##### Data extract

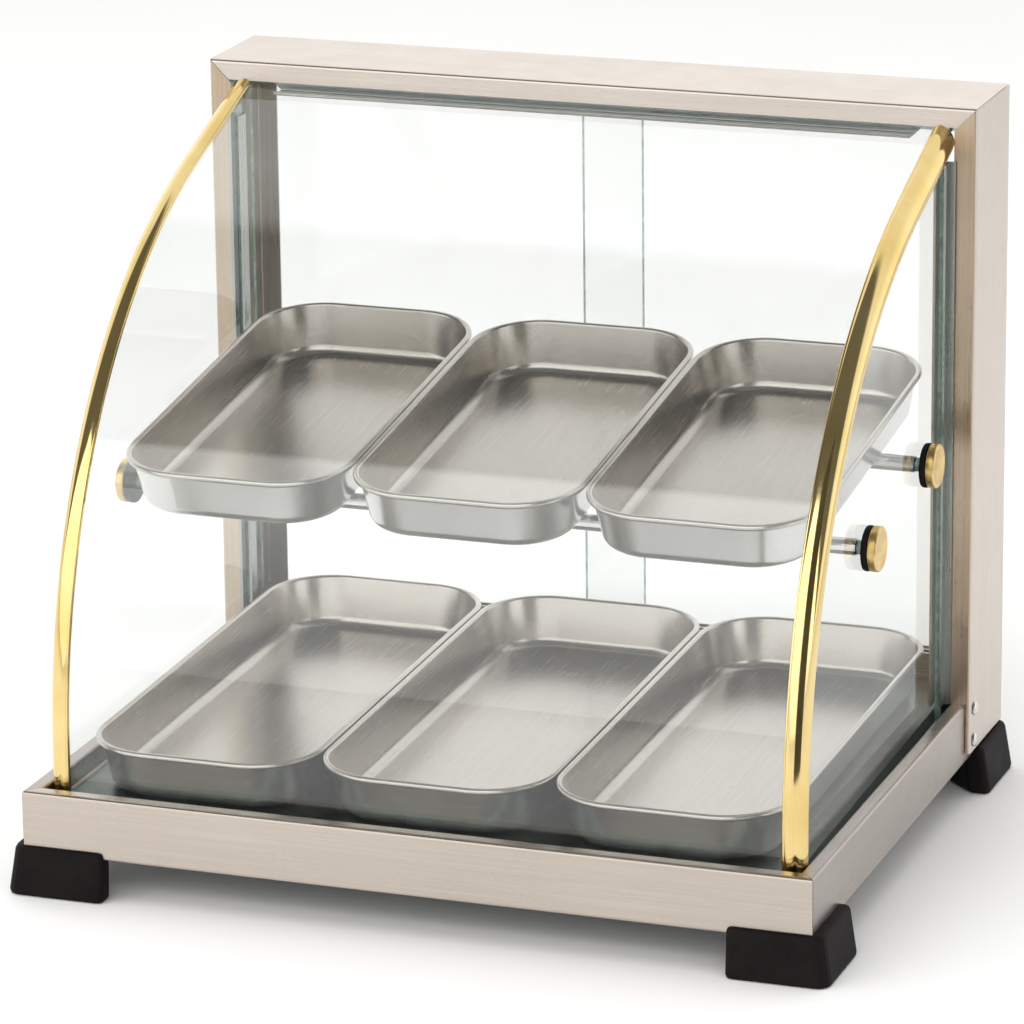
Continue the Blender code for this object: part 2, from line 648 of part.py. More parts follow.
def build_trays():
    """Three long trays on the deck and three shorter ones tilted on the rods."""
    slope = math.atan2(DECK_RISE, DECK_REAR - DECK_FRONT)
    lower_y = (DECK_FRONT + DECK_REAR) / 2 + 0.0005
    lower_z = deck_height(lower_y) + GAP / math.cos(slope)
    run, rise = ROD_REAR[0] - ROD_FRONT[0], ROD_REAR[1] - ROD_FRONT[1]
    tilt = math.atan2(rise, run)
    upper_z = (ROD_FRONT[1] + (UPPER_TRAY_Y - ROD_FRONT[0]) * rise / run
               + (ROD_RADIUS + GAP) / math.cos(tilt))
    rows = (("lower", LOWER_TRAY_LENGTH, lower_y, lower_z, slope),
            ("upper", UPPER_TRAY_LENGTH, UPPER_TRAY_Y, upper_z, tilt))
    for row, length, y, z, angle in rows:
        for index, column in enumerate(("left", "middle", "right")):
            x = TRAY_SHIFT + (index - 1) * TRAY_PITCH
            name = f"tray_{row}_{column}"
            tray = place(name, tray_mesh(name, length), TRAY_STEEL, (x, y, z), (angle, 0, 0))
            sheet = tray.modifiers.new("sheet", "SOLIDIFY")
            sheet.thickness = TRAY_SHEET
            sheet.offset = -1
            sheet.use_even_offset = True


# ---------------------------------------------------------------- sliding doors
def build_doors():
    """Two overlapping glass doors, each with an eyelet to pull it by."""
    for name, side, y, near in (("left", -1, PANE_Y[0], DOOR_NEAR[0]), ("right", 1, PANE_Y[1], DOOR_NEAR[1])):
        far = near + side * DOOR_WIDTH
        x = sorted((near, far))
        origin = (sum(x) / 2, y, DOOR_FOOT)
        half = DOOR_WIDTH / 2
        mesh = box_mesh("door_" + name, (-half, half), (-GLASS / 2, GLASS / 2), (0, DOOR_HEIGHT))
        door = place("door_" + name, mesh, GLAZING, origin)
        hole = cutting_rod("pull_hole_" + name, (side * PULL_X, y, PULL_Z), 0.0125, 0.010, "Y", 20)
        cut(door, hole)
        lip, wall, step = 0.0160, 0.0120, GLASS / 2 + GAP
        profile = [(0.0105, -step - 0.0007), (lip, -step - 0.0007), (lip, -step), (wall, -step),
                   (wall, step), (lip, step), (lip, step + 0.0007), (0.0105, step + 0.0007)]
        turned("door_pull_" + name, profile, DARK_PLASTIC, (side * PULL_X, y, PULL_Z), "Y", 20)


def track(name, low, high, web_up):
    """Double-groove track: a web with three ribs."""
    ribs = (PANE_Y[0] - GLASS / 2 - 0.0022, (PANE_Y[0] + PANE_Y[1] - RIB) / 2,
            PANE_Y[1] + GLASS / 2 + 0.0008)
    base, tip = (high, low) if web_up else (low, high)
    inward = -RIB if web_up else RIB
    points = [(ribs[0], base), (ribs[0], tip)]
    for index, rib in enumerate(ribs):
        if index:
            points += [(rib, base + inward), (rib, tip)]
        points += [(rib + RIB, tip)]
        if index < 2:
            points += [(rib + RIB, base + inward)]
    points += [(ribs[2] + RIB, base)]
    bm = sweep_x(points, WIDTH / 2 - GAP)
    return place(name, to_mesh(bm, name), ALUMINIUM)


def build_tracks():
    """Shallow track on the rear flange and a deep one under the portal's top."""
    low = FLOOR + RIM + GAP
    track("track_bottom", low, FLOOR + 0.0500, web_up=False)
    track("track_top", FLOOR + 0.3720, PORTAL_TOP - PORTAL_SHEET - GAP, web_up=True)


# ---------------------------------------------------------------- heating and controls
def element_route():
    """Three U-turns between four straight legs, seen from above."""
    bend = ELEMENT_LEG / 2
    points = [(-1.5 * ELEMENT_LEG, ELEMENT_ENDS[0])]
    for index in range(3):
        x = (index - 1) * ELEMENT_LEG
        forward = index % 2 == 0
        y = ELEMENT_FRONT if forward else ELEMENT_ENDS[1]
        for step in range(9):
            angle = math.pi * step / 8
            drop = math.sin(angle) * bend * 0.6
            points.append((x - bend * math.cos(angle), y - drop if forward else y + drop))
    points.append((1.5 * ELEMENT_LEG, ELEMENT_ENDS[0]))
    return points


def build_heating():
    """Tubular element on two hat-shaped brackets under the deck."""
    curve = bpy.data.curves.new("heating_element", "CURVE")
    curve.dimensions = "3D"
    curve.bevel_depth = ELEMENT_RADIUS
    curve.bevel_resolution = 2
    curve.use_fill_caps = True
    route = element_route()
    spline = curve.splines.new("POLY")
    spline.points.add(len(route) - 1)
    for point, (x, y) in zip(spline.points, route):
        point.co = (x, y, 0, 1)
    element = bpy.data.objects.new("heating_element", curve)
    parts.objects.link(element)
    element.location = (0, 0, ELEMENT_Z)
    paint(element, SHEATH)

    low = FLOOR + 2 * (SHEET + GAP)
    high = ELEMENT_Z - ELEMENT_RADIUS - GAP
    for name, y in (("front", FRONT + 0.120), ("rear", FRONT + 0.260)):
        path = [(-0.017, low + SHEET), (-0.008, low + SHEET), (-0.006, high), (0.006, high),
                (0.008, low + SHEET), (0.017, low + SHEET)]
        outline = thicken([Vector(p) for p in path], SHEET)
        bm = sweep_x(outline, 0.165)
        place("element_bracket_" + name, to_mesh(bm, "bracket_" + name), ZINC, (0, y, 0))


def build_controls():
    """Thermostat with its dial, pilot lamp, cable gland and terminal block."""
    behind = REAR - SHEET - GAP
    half = 0.0135
    mesh = box_mesh("thermostat", (-half, half), (-0.0235, 0), (-0.0125, 0.0125))
    body = place("thermostat", mesh, PALE_PLASTIC, (DIAL_X, behind, CONTROL_Z))
    bevel(body, 0.0015)
    cut(body, cutting_rod("spindle_socket", (DIAL_X, behind, CONTROL_Z), 0.0035, 0.012, "Y", 20))

    spindle = [(0, -0.0055), (0.003, -0.0055), (0.003, 0.0125), (0.0025, 0.0130), (0, 0.0130)]
    turned("thermostat_spindle", spindle, TRAY_STEEL, (DIAL_X, REAR, CONTROL_Z), "Y", 20)
    knob = [(0.0034, 0.0), (0.0140, 0.0), (0.0145, 0.0006), (0.0145, 0.0035), (0.0125, 0.0050),
            (0.0118, 0.0160), (0.0105, 0.0180), (0, 0.0180), (0, 0.0135), (0.0034, 0.0135)]
    base = REAR + 0.0008
    dial = turned("thermostat_knob", knob[8:] + knob[:8], DARK_PLASTIC,
                  (DIAL_X, base, CONTROL_Z), "Y", 24)
    ridge = bmesh.new()
    add_box(ridge, (DIAL_X - 0.0016, DIAL_X + 0.0016), (base + 0.0165, base + 0.0187),
            (CONTROL_Z, CONTROL_Z + 0.0098))
    cut(dial, new_cutter("pointer_ridge", ridge), "UNION")

    lamp = [(0, -0.0150), (0.0045, -0.0150), (0.0050, -0.0140), (0.0050, 0.0003), (0.0075, 0.0003),
            (0.0075, 0.0018), (0.0062, 0.0024), (0.0055, 0.0048), (0.0030, 0.0064), (0, 0.0069)]
    turned("pilot_lamp", lamp, AMBER, (LAMP_X, REAR, CONTROL_Z), "Y", 24)

    outer, inner = GAP, -SHEET - GAP
    gland = [(0.0040, -0.0110), (0.0072, -0.0110), (0.0078, inner - 0.0045), (0.0110, inner - 0.0045),
             (0.0110, inner), (0.0077, inner), (0.0077, outer), (0.0115, outer), (0.0115, 0.0050),
             (0.0095, 0.0060), (0.0080, 0.0130), (0.0055, 0.0145), (0.0040, 0.0145)]
    turned("cable_gland", gland, DARK_PLASTIC, (GLAND_X, REAR, CONTROL_Z), "Y", 16)

    low = 2 * (SHEET + GAP)
    mesh = box_mesh("terminal_block", (-0.015, 0.015), (-0.009, 0.009), (0, 0.014))
    block = place("terminal_block", mesh, PALE_PLASTIC, (0.110, FRONT + 0.332, FLOOR + low))
    bevel(block, 0.0010)
    wells = bmesh.new()
    for index in range(-1, 2):
        add_rod(wells, (0.110 + index * 0.009, FRONT + 0.332, FLOOR + low + 0.014), 0.0025, 0.016, sides=16)
    cut(block, new_cutter("terminal_wells", wells))


# ---------------------------------------------------------------- assembly
clear_scene()
parts = new_collection("hot_food_display_case")
cutters = new_collection("cutters")

build_base_rim()
build_bottom_cover()
build_deck()
build_feet()
build_portal()
build_front_glass()
build_side_glass()
build_side_gaskets()
build_trims()
build_top_clip()
build_rods()
build_trays()
build_doors()
build_tracks()
build_heating()
build_controls()
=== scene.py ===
"""Looks of a countertop hot food display case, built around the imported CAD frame."""
import math

import bmesh
import bpy
from mathutils import Matrix, Vector


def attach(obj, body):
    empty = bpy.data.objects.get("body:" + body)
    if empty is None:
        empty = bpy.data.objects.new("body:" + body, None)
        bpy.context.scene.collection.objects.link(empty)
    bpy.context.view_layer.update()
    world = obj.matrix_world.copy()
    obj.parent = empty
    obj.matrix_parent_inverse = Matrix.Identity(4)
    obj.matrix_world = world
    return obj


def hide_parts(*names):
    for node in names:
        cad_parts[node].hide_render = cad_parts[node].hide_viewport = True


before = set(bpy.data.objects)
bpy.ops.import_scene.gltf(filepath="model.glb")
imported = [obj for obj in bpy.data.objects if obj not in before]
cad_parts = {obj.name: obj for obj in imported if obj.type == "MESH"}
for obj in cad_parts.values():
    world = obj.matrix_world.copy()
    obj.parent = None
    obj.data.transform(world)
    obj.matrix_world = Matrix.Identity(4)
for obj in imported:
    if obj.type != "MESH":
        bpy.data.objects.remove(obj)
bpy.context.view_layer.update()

# ---------------------------------------------------------------- sizes shared with the CAD
GAP = 0.0003
FRONT = -0.1990              # front face of the base
FLOOR, SEAT = 0.025, 0.024   # underside of the base, and the glass seat above it
GLASS, PANE_X = 0.004, 0.2170
ARC_Y, ARC_Z, ARC_RADIUS = FRONT + 0.3366, FLOOR + 0.0548, 0.3183
ARC_END = math.radians(70.6)
GLASS_TOP_Y, TRIM_TOP_Y = FRONT + 0.3225, FRONT + 0.3102
TRIM_FOOT = FLOOR + SEAT + 0.0018
TRIM_HALF, TRIM_LEG, TRIM_RADIUS, TRIM_NOSE = 0.2251, 0.0127, 0.3220, 0.0102
ROD_RADIUS = 0.00475
ROD_FRONT = (FRONT + 0.1460, FLOOR + 0.1813)
ROD_REAR = (FRONT + 0.2647, FLOOR + 0.1965)
KNOB_RADIUS, KNOB_THICK, WASHER_THICK = 0.013, 0.0052, 0.0036
TRAY_WIDTH, TRAY_PITCH, TRAY_SHIFT = 0.139, 0.1400, -0.0030
TRAY_HEIGHT, TRAY_CORNER, TRAY_SHEET = 0.031, 0.041, 0.0007
LOWER_TRAY_LENGTH, UPPER_TRAY_LENGTH = 0.334, 0.270
UPPER_TRAY_Y = FRONT + 0.2159
DECK_FRONT, DECK_REAR = FRONT + 0.0230, FRONT + 0.3565
DECK_LOW, DECK_RISE = FLOOR + 0.0275, 0.0070


# ---------------------------------------------------------------- material graph helpers
class Graph:
    """A material and short ways to wire its nodes."""

    def __init__(self, name):
        self.material = bpy.data.materials.new(name)
        self.material.use_nodes = True
        self.tree = self.material.node_tree
        self.tree.nodes.clear()
        self.output = self.tree.nodes.new("ShaderNodeOutputMaterial")

    def add(self, kind, inputs=None, **settings):
        node = self.tree.nodes.new("ShaderNode" + kind)
        for key, value in settings.items():
            setattr(node, key, value)
        for key, value in (inputs or {}).items():
            if isinstance(value, bpy.types.NodeSocket):
                self.tree.links.new(value, node.inputs[key])
            else:
                node.inputs[key].default_value = value
        return node

    def place(self, stretch=(1, 1, 1), turn=(0, 0, 0)):
        """Object coordinates in metres, stretched along a grain."""
        coords = self.add("TexCoord").outputs["Object"]
        return self.add("Mapping", {"Vector": coords, "Scale": stretch, "Rotation": turn}).outputs[0]

    def noise(self, where, scale, detail=3.0, rough=0.55):
        return self.add("TexNoise", {"Vector": where, "Scale": scale, "Detail": detail,
                                     "Roughness": rough}).outputs["Fac"]

    def spread(self, value, low, high, start=0.3, end=0.7):
        """A pattern's values from start to end, spread over low to high."""
        return self.add("MapRange", {"Value": value, "From Min": start, "From Max": end,
                                     "To Min": low, "To Max": high}).outputs["Result"]

    def ramp(self, value, *stops):
        node = self.add("ValToRGB", {"Fac": value})
        elements = node.color_ramp.elements
        while len(elements) < len(stops):
            elements.new(0.5)
        for element, (at, colour) in zip(elements, stops):
            element.position = at
            element.color = (*colour, 1.0)
        return node.outputs["Color"]

    def blend(self, factor, a, b, kind="MIX"):
        node = self.add("Mix", {"Factor": factor}, data_type="RGBA", blend_type=kind)
        for socket, value in ((node.inputs[6], a), (node.inputs[7], b)):
            if isinstance(value, bpy.types.NodeSocket):
                self.tree.links.new(value, socket)
            else:
                socket.default_value = (*value, 1.0)
        return node.outputs[2]

    def total(self, a, b, kind="ADD"):
        return self.add("Math", {0: a, 1: b}, operation=kind).outputs[0]

    def bump(self, height, distance, strength=1.0, after=None):
        inputs = {"Height": height, "Distance": distance, "Strength": strength}
        if after:
            inputs["Normal"] = after
        return self.add("Bump", inputs).outputs[0]

    def finish(self, shader):
        self.tree.links.new(shader, self.output.inputs["Surface"])
        return self.material

    def principled(self, **inputs):
        named = {key.replace("_", " "): value for key, value in inputs.items()}
        for key, value in named.items():
            if isinstance(value, tuple) and len(value) == 3:
                named[key] = (*value, 1.0)
        return self.finish(self.add("BsdfPrincipled", named).outputs[0])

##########

Required work.
Start at the line with "build_base_rim()", stop at the line with "bpy.data.objects.remove(obj)", and return every line in that stretch exactly, those two included.

Exercise result.
build_base_rim()
build_bottom_cover()
build_deck()
build_feet()
build_portal()
build_front_glass()
build_side_glass()
build_side_gaskets()
build_trims()
build_top_clip()
build_rods()
build_trays()
build_doors()
build_tracks()
build_heating()
build_controls()
=== scene.py ===
"""Looks of a countertop hot food display case, built around the imported CAD frame."""
import math

import bmesh
import bpy
from mathutils import Matrix, Vector


def attach(obj, body):
    empty = bpy.data.objects.get("body:" + body)
    if empty is None:
        empty = bpy.data.objects.new("body:" + body, None)
        bpy.context.scene.collection.objects.link(empty)
    bpy.context.view_layer.update()
    world = obj.matrix_world.copy()
    obj.parent = empty
    obj.matrix_parent_inverse = Matrix.Identity(4)
    obj.matrix_world = world
    return obj


def hide_parts(*names):
    for node in names:
        cad_parts[node].hide_render = cad_parts[node].hide_viewport = True


before = set(bpy.data.objects)
bpy.ops.import_scene.gltf(filepath="model.glb")
imported = [obj for obj in bpy.data.objects if obj not in before]
cad_parts = {obj.name: obj for obj in imported if obj.type == "MESH"}
for obj in cad_parts.values():
    world = obj.matrix_world.copy()
    obj.parent = None
    obj.data.transform(world)
    obj.matrix_world = Matrix.Identity(4)
for obj in imported:
    if obj.type != "MESH":
        bpy.data.objects.remove(obj)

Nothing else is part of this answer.